The spending may propel the budget deficit to $46 billion this year, after oil prices plummeted as much as 78 percent from their peak to a low of $32.40 on Dec. 19. Even now, with crude at about $68 a barrel, Iran faces a shortfall and will do so unless oil rises to about $85 or $90 a barrel, according to the International Monetary Fund.

Rate Cuts

In addition, Ahmadinejad forced out two central bank governors within 13 months because they resisted his demands for cheap credit, and he has obliged state banks to lower interest rates to 12 percent from 14 percent and private financial institutions to 13 percent from a previous 17 percent.

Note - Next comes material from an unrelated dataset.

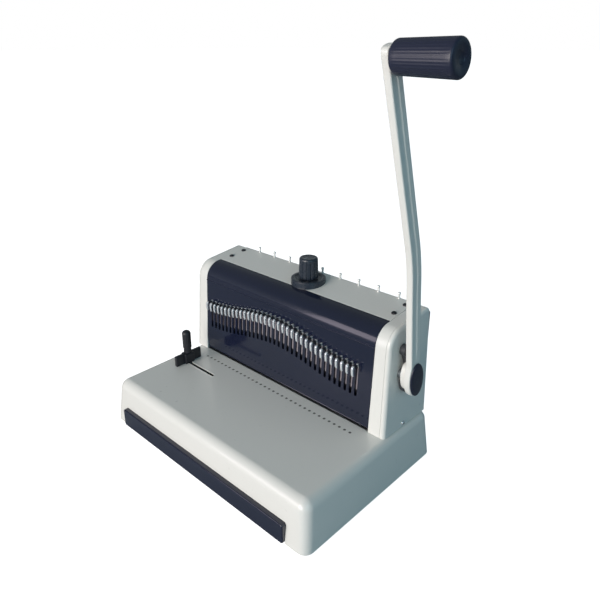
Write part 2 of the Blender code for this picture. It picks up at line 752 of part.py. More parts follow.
def cam_outline():
    """Round, with a lobe that rises evenly from the top towards the rear."""
    points = []
    sides = 40
    rise_end, fall_end = 1.5, 2.6
    for side in range(sides):
        angle = 2 * math.pi * side / sides
        if angle <= rise_end:
            radius = CAM_BASE + CAM_RISE * angle
        elif angle < fall_end:
            radius = CAM_BASE + CAM_RISE * rise_end * (fall_end - angle) / (fall_end - rise_end)
        else:
            radius = CAM_BASE
        points.append((SHAFT_Y + radius * math.sin(angle), SHAFT_Z + radius * math.cos(angle)))
    return points


def make_drive():
    axis = (SHAFT_Y, SHAFT_Z)
    bar = flat(circle(*axis, SHAFT_RADIUS), 15 * MM, ARM_OUTER - 4.8 * MM, "YZ")
    place("drive_shaft", bar, STEEL, (15 * MM, *axis))
    bore = circle(*axis, SHAFT_RADIUS + GAP)
    for side, (low, high) in zip(("left", "right"), PINION_SPANS):
        place(f"{side}_pinion", flat(pinion_outline(), low, high, "YZ", [bore]), STEEL, (low, *axis))
    for side, (low, high) in zip(("left", "right"), CAM_SPANS):
        place(f"closer_cam_{side}", flat(cam_outline(), low, high, "YZ", [bore]), STEEL, (low, *axis))


def arc(centre, radius, start, end, count):
    """Points on a circle in the side plane, from one angle in degrees to another."""
    turns = [math.radians(start + (end - start) * k / count) for k in range(count + 1)]
    return [(centre[0] + radius * math.cos(turn), centre[1] + radius * math.sin(turn)) for turn in turns]


def escutcheon_outline():
    """A small lobe above the hub and a large one below it, which is notched round the shaft."""
    small = arc(LOBE_UPPER, 7 * MM, -80, 250, 16)
    notch = arc((SHAFT_Y, SHAFT_Z), SHAFT_RADIUS + 2 * GAP, 12, -102, 7)
    large = arc(LOBE_LOWER, 16 * MM, 158, 436, 16)
    return small + arc(LOBE_LOWER, 16 * MM, 105, 112, 1) + notch + large


def make_handle():
    axis = (ARM_INNER, SHAFT_Y, SHAFT_Z)
    hub = flat(oval(SHAFT_Y, SHAFT_Z, *HUB, HUB_TILT), BOSS_INNER, ARM_OUTER, "YZ")
    hub = bevel_edges(hub, lambda co: abs(co.x - ARM_OUTER) < 1e-6, 1.2 * MM)
    hub_node = place("handle_arm", hub, CREAM, axis)
    top = (GRIP_Y, GRIP_Z)
    spine = [(SHAFT_Y, SHAFT_Z), ARM_BEND, top]
    low_way = Vector(spine[1]) - Vector(spine[0])
    high_way = Vector(spine[2]) - Vector(spine[1])
    low_side = Vector((-low_way.y, low_way.x)).normalized() * ARM_HALF
    high_side = Vector((-high_way.y, high_way.x)).normalized() * ARM_HALF
    mitre = (low_side + high_side) / (1 + low_side.dot(high_side) / ARM_HALF**2)
    end = Vector(top) + high_way.normalized() * ARM_HALF
    bend = Vector(ARM_BEND)
    round_end = ARM_HALF * 0.98
    corners = [
        (*(Vector(spine[0]) - low_side), 0),
        (*(bend - mitre), 60 * MM),
        (*(end - high_side), round_end),
        (*(end + high_side), round_end),
        (*(bend + mitre), 60 * MM),
        (*(Vector(spine[0]) + low_side), 0),
    ]
    bar = flat(rounded(corners, 6), ARM_INNER, ARM_OUTER - 0.05 * MM, "YZ")
    bar = bevel_edges(bar, lambda co: abs(co.x - ARM_OUTER + 0.05 * MM) < 1e-6, 1.5 * MM)
    join(hub_node, bar)
    bores = [
        flat(circle(SHAFT_Y, SHAFT_Z, SHAFT_RADIUS + GAP), 0.36, ARM_OUTER - 4.5 * MM, "YZ"),
        flat(circle(GRIP_Y, GRIP_Z, 5 * MM + GAP, 16), 0.37, 0.4, "YZ"),
    ]
    combine(hub_node, helper("handle_bores", gather(bores)), "DIFFERENCE")
    cap = flat(oval(SHAFT_Y, SHAFT_Z, 13 * MM, 22 * MM, HUB_TILT), ARM_OUTER + GAP, ARM_OUTER + 3 * MM, "YZ")
    cap = bevel_edges(cap, lambda co: co.x > ARM_OUTER + 2 * MM, 1.0 * MM)
    place("hub_cap", cap, NAVY, (ARM_OUTER + GAP, SHAFT_Y, SHAFT_Z))
    back = TOWER_RIGHT + GAP
    plate = flat(escutcheon_outline(), back, BOSS_INNER - GAP, "YZ")
    for vert in plate.vertices:
        if vert.co.x < back + 1e-6:
            vert.co.x -= COVER_LEAN * (vert.co.z - BASE_TOP) / (TOP_HEIGHT - BASE_TOP)
    place("hub_escutcheon", plate, BLACK)


def make_grip():
    sides = 24
    profile = [
        (5.0 * MM + GAP, GRIP_END),
        (12.5 * MM, GRIP_END),
        (15.6 * MM, GRIP_END - 1.6 * MM),
        (16.7 * MM, GRIP_END - 5 * MM),
        (15.4 * MM, GRIP_START + 4 * MM),
        (14.0 * MM, GRIP_START + 1 * MM),
        (12.5 * MM, GRIP_START),
        (5.0 * MM + GAP, GRIP_START),
        (5.0 * MM + GAP, GRIP_END),
    ]
    place("grip", along_x(turned_z(profile, (0, 0), sides), GRIP_Y, GRIP_Z), NAVY, (GRIP_START, GRIP_Y, GRIP_Z))
    rod = [(0, GRIP_END - 2.5 * MM), (5 * MM, GRIP_END - 2.5 * MM), (5 * MM, ARM_INNER + 1 * MM), (0, ARM_INNER + 1 * MM)]
    place("grip_spindle", along_x(turned_z(rod, (0, 0), 16), GRIP_Y, GRIP_Z), STEEL, (GRIP_START, GRIP_Y, GRIP_Z))


# ---------------------------------------------------------------------------------------------------- closer

def make_closer():
    low, high = REAR_SPAN
    bar = rounded(
        (
            (REAR_INNER + 0.5 * MM, BAR_LOW, 0),
            (REAR_FACE, BAR_LOW, 5 * MM),
            (REAR_FACE, BAR_TOP, 3 * MM),
            (REAR_INNER + 0.5 * MM, BAR_TOP, 0),
        ),
        3,
    )
    closer = place("closer_bar", flat(bar, low, high, "YZ"), NAVY, (0, REAR_FACE, BAR_LOW))
    nose = SHAFT_Z + CAM_BASE + GAP
    bracket = [
        (245.5 * MM, 115 * MM), (236 * MM, 115 * MM), (236 * MM, 171 * MM), (178 * MM, 171 * MM),
        (178 * MM, 163 * MM), (SHAFT_Y, nose), (186 * MM, 163 * MM),
        (227 * MM, 162 * MM), (227 * MM, 103 * MM), (245.5 * MM, 103 * MM),
    ]
    arms = [flat(bracket, start + 2 * MM, end - 2 * MM, "YZ") for start, end in CAM_SPANS]
    combine(closer, helper("closer_brackets", gather(arms)), "UNION")
    anvil = rounded(
        (
            (REAR_INNER + 0.5 * MM, ANVIL_LOW, 0),
            (REAR_FACE, ANVIL_LOW, 2 * MM),
            (REAR_FACE, ANVIL_TOP, 3 * MM),
            (REAR_INNER + 0.5 * MM, ANVIL_TOP, 0),
        ),
        3,
    )
    jaw = place("closer_anvil", flat(anvil, low, high, "YZ"), NAVY, (0, REAR_FACE, ANVIL_LOW))
    bridge = [
        (198 * MM, 158 * MM), (236 * MM, 158 * MM), (236 * MM, 133 * MM),
        (245.5 * MM, 133 * MM), (245.5 * MM, 142 * MM), (240 * MM, 142 * MM), (240 * MM, 162 * MM), (198 * MM, 162 * MM),
    ]
    join(jaw, flat(bridge, KNOB_X - 20 * MM, KNOB_X + 20 * MM, "YZ"))
    cut(jaw, flat(circle(KNOB_X, KNOB_Y, SPINDLE_RADIUS + GAP, 16), 0.15, 0.17, "XY"))


def make_adjuster():
    axis = (KNOB_X, KNOB_Y)
    bore = circle(*axis, SPINDLE_RADIUS + GAP, 16)
    bezel = flat(circle(*axis, BEZEL_RADIUS, 32), BEZEL_TOP - 8 * MM, BEZEL_TOP, "XY", [bore])
    for vert in bezel.vertices:
        if vert.co.z < BEZEL_TOP - 4 * MM:
            vert.co.z = tower_top(vert.co.y) + GAP
    bezel = bevel_edges(bezel, lambda co: co.z > BEZEL_TOP - 1e-6 and (co.xy - Vector(axis)).length > 0.02, 2 * MM)
    place("adjuster_bezel", bezel, NAVY, (*axis, BEZEL_TOP))
    flutes = 14
    outline = []
    for flute in range(flutes):
        for share, radius in ((0.0, 1.0), (0.45, 1.0), (0.6, 0.93), (0.85, 0.93)):
            turn = 2 * math.pi * (flute + share) / flutes
            reach = KNOB_RADIUS * radius
            outline.append((KNOB_X + reach * math.cos(turn), KNOB_Y + reach * math.sin(turn)))
    low = BEZEL_TOP + GAP
    knob = flat(outline, low, KNOB_TOP, "XY")
    knob = bevel_edges(knob, lambda co: co.z > KNOB_TOP - 1e-6, 1.2 * MM, 2)
    knob = place("adjuster_knob", knob, NAVY, (*axis, low))
    cut(knob, flat(bore, low - 0.01, low + 15 * MM, "XY"))
    rod = [(0, low + 14.6 * MM), (SPINDLE_RADIUS, low + 14.6 * MM), (SPINDLE_RADIUS, 153 * MM), (0, 153 * MM)]
    place("adjuster_spindle", turned_z(rod, axis, 16), STEEL, (*axis, low))
    nut = flat(circle(*axis, 7 * MM, 6), 162.3 * MM, 168 * MM, "XY", [bore])
    place("adjuster_nut", nut, STEEL, (*axis, 162.3 * MM))


# ------------------------------------------------------------------------------------------ guide and fittings

def make_side_guide():
    origin = (GUIDE_X, GUIDE_Y, BASE_TOP)
    low = BASE_TOP + GAP
    top = 81 * MM
    fence = box((GUIDE_X - 2.5 * MM, 83 * MM, low), (GUIDE_X + 2.5 * MM, 128 * MM, top), 0.8 * MM)
    guide = place("guide_fence", fence, BLACK, origin)
    boss = box((GUIDE_X - 6 * MM, GUIDE_Y - 8 * MM, low), (GUIDE_X + 6 * MM, GUIDE_Y + 8 * MM, top - 0.5 * MM), 0.8 * MM)
    join(guide, boss)
    shaft = 2.2 * MM
    axis = (GUIDE_X, GUIDE_Y)
    cut(guide, flat(circle(*axis, shaft + GAP, 12), BASE_TOP - 0.01, BASE_TOP + 0.03, "XY"))
    foot, head, radius = top + GAP, 117 * MM, 6.5 * MM
    profile = [(0, head), (radius * 0.5, head - 0.8 * MM), (radius * 0.86, head - 3 * MM), (radius, head - 6 * MM),
               (radius, foot + 9 * MM), (radius * 0.88, foot + 6 * MM), (radius * 0.88, foot),
               (shaft, foot), (shaft, 50 * MM), (0, 50 * MM)]
    place("guide_post", turned_z(profile, axis, 20), BLACK, (*axis, foot))
    ring = circle(*axis, shaft + GAP, 12)
    nut = flat(circle(*axis, 6 * MM, 6), 53 * MM, 58 * MM, "XY", [ring])
    place("guide_clamp_nut", nut, STEEL, (*axis, 53 * MM))


def make_fittings():
    slope = math.atan(TOP_SLOPE)
    profile = [(0, 2.0 * MM), (2.0 * MM, 1.7 * MM), (3.5 * MM, 0.8 * MM), (3.5 * MM, GAP), (1.5 * MM, GAP), (1.5 * MM, -5 * MM), (0, -5 * MM)]
    names = ("front_left", "rear_left", "front_right", "rear_right")
    for name, (x, y) in zip(names, SCREWS):
        screw = place(f"top_screw_{name}", turned_z(profile, (0, 0), 12), BLACK)
        screw.location = (x, y, tower_top(y))
        screw.rotation_euler = (slope, 0, 0)
    top = 9.0 * MM
    peg = [(0, top), (1.0 * MM, top), (1.7 * MM, top - 0.9 * MM), (1.7 * MM, 0.6 * MM), (1.2 * MM, 0.6 * MM), (1.2 * MM, -4 * MM), (0, -4 * MM)]
    for number in range(PEGS):
        node = place(f"hanger_peg_{number + 1}", turned_z(peg, (0, 0), 8), CHROME)
        node.location = (FIRST_PEG + PEG_PITCH * number, PEG_Y, tower_top(PEG_Y))
    y, z = SIDE_SCREW
    face = TOWER_RIGHT - COVER_LEAN * (z - BASE_TOP) / (TOP_HEIGHT - BASE_TOP)
    head = [(0, face + 1.8 * MM), (2.0 * MM, face + 1.5 * MM), (3.2 * MM, face + 0.6 * MM), (3.2 * MM, face + 0.5 * MM),
            (1.5 * MM, face + 0.5 * MM), (1.5 * MM, face - 7 * MM), (0, face - 7 * MM)]
    place("side_screw", along_x(turned_z(head, (0, 0), 12), y, z), CHROME)


make_base_cover()
make_bottom()
make_drawer()
make_tower_shell()
make_frames()
make_die_set()
make_punch_pins()
make_punch_beam()
make_comb_fingers()
make_return_springs()
make_drive()
make_handle()
make_grip()
make_closer()
make_adjuster()
make_side_guide()
make_fittings()
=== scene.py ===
"""Looks of the comb binding machine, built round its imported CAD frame.

Pieces are drawn in the machine's own frame, in metres: X to the right along the base's front edge, Y to the
back, Z up, with zero at the base's front left bottom corner. Each is then moved to the CAD's frame by SHIFT.
"""

import math

import bmesh
import bpy
from mathutils import Matrix, Vector


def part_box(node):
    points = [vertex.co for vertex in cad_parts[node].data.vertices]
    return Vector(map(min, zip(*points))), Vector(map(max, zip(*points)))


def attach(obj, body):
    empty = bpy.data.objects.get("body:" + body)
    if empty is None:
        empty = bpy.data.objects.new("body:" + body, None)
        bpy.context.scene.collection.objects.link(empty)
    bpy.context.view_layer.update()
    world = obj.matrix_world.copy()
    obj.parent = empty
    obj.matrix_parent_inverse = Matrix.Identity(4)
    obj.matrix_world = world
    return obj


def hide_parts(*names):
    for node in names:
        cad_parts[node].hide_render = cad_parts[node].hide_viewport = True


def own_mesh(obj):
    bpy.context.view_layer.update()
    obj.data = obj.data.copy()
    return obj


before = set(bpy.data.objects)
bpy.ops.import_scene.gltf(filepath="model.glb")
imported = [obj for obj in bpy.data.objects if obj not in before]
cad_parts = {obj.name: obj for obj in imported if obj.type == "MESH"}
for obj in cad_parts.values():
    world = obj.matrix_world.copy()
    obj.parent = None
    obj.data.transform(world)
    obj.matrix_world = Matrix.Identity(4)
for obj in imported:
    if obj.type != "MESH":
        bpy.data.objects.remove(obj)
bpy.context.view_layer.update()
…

The president’s “expansionary” policies fueled inflation, which reached 24 percent in January, the IMF said in a July report. It also said reducing unemployment, which was 10.5 percent in February, the most recent month available, would be difficult.

Ahmadinejad’s three challengers say that flaunting the country’s nuclear program and his confrontational rhetoric on Israel have backfired. The world’s fourth-largest oil producer, Iran is starved of investment to boost crude production by U.S. and UN sanctions imposed over suspicions it seeks nuclear weapons. Iran denies the program is for that use.

‘Adventurous’

Mohsen Rezai, 54, a former Revolutionary Guards commander, criticized the president’s “adventurous” foreign policy.

Because Rezai’s candidacy appeals to the same kind of voter as the president, he may hurt Ahmadinejad, increasing the chances of a second-round vote on June 19, said Farideh Farhi, an Iran expert at the University of Hawaii. The incumbent needs at least 50 percent to avoid a runoff.

Still, Ahmadinejad may have core support of 12 million voters, Farhi said. Majid Farahani, a Mousavi adviser, gave a higher estimate, of 14 million, from an electorate of 46.2 million. Given a 60 percent turnout -- the second-round figure in 2005 -- the backing of 14 million voters would give Ahmadinejad the 50 percent of the vote he needs.

Voter participation may be much higher and even reach a record this week, the state-run Fars news agency cited the head of the country’s election committee, Kamran Daneshjou, as telling reporters today. No figure was given for the possible turnout. The highest number was 79.9 percent in 1997, when Mohammad Khatami won a landslide victory.

In Kermanshah, Ahad Neysaghi talks up his benefactor. “I’ve told my friends, and it spreads through word of mouth,” Neysaghi said. “It influences them to support the president.”